The [ASSURED] is the label for this connection which means iptables has observed UDP packet stream going back and forth between the two machines so the connection is considered relatively “stable”. I’ll talk more about this below.

Wait silently for 93 seconds without sending any messages. Then by running sudo conntrack -L -p udp --dport=61111 --sport=62222 again, I noticed the output was empty which means the connection timed out and was removed:

$ sudo conntrack -L -p udp --dport=61111 --sport=62222
conntrack v1.4.4 (conntrack-tools): 0 flow entries have been shown.

When the connection got removed, the firewall rule deny (incoming) became actually effective and the UDP packets would be block from then on.

5. How Connection Tracking Works

I have to say that I haven’t read the iptables source code so this section is based on my very limited observations in the previous section.

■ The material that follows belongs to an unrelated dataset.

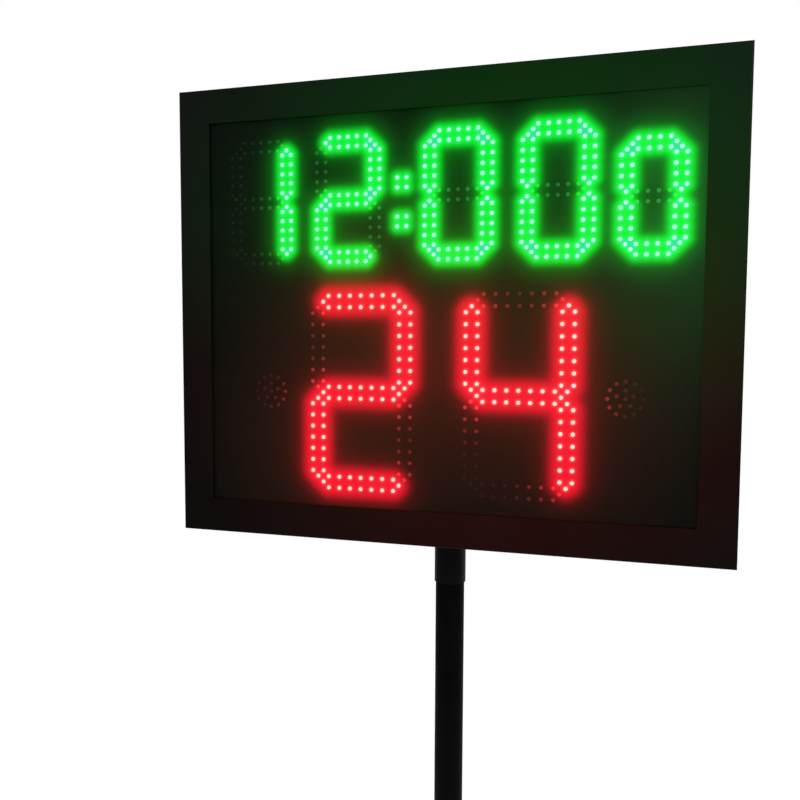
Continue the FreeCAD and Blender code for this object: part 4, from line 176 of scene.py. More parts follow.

It looks like an iptables connection to track a UDP session goes through the following states:

The two timeouts are controlled by the following two kernel parameters:

net.netfilter.nf_conntrack_udp_timeout = 30
net.netfilter.nf_conntrack_udp_timeout_stream = 120

6. Simulate a Stateless Firewall

One can change the two timeouts to 0 (zero) to simulate a stateless firewall.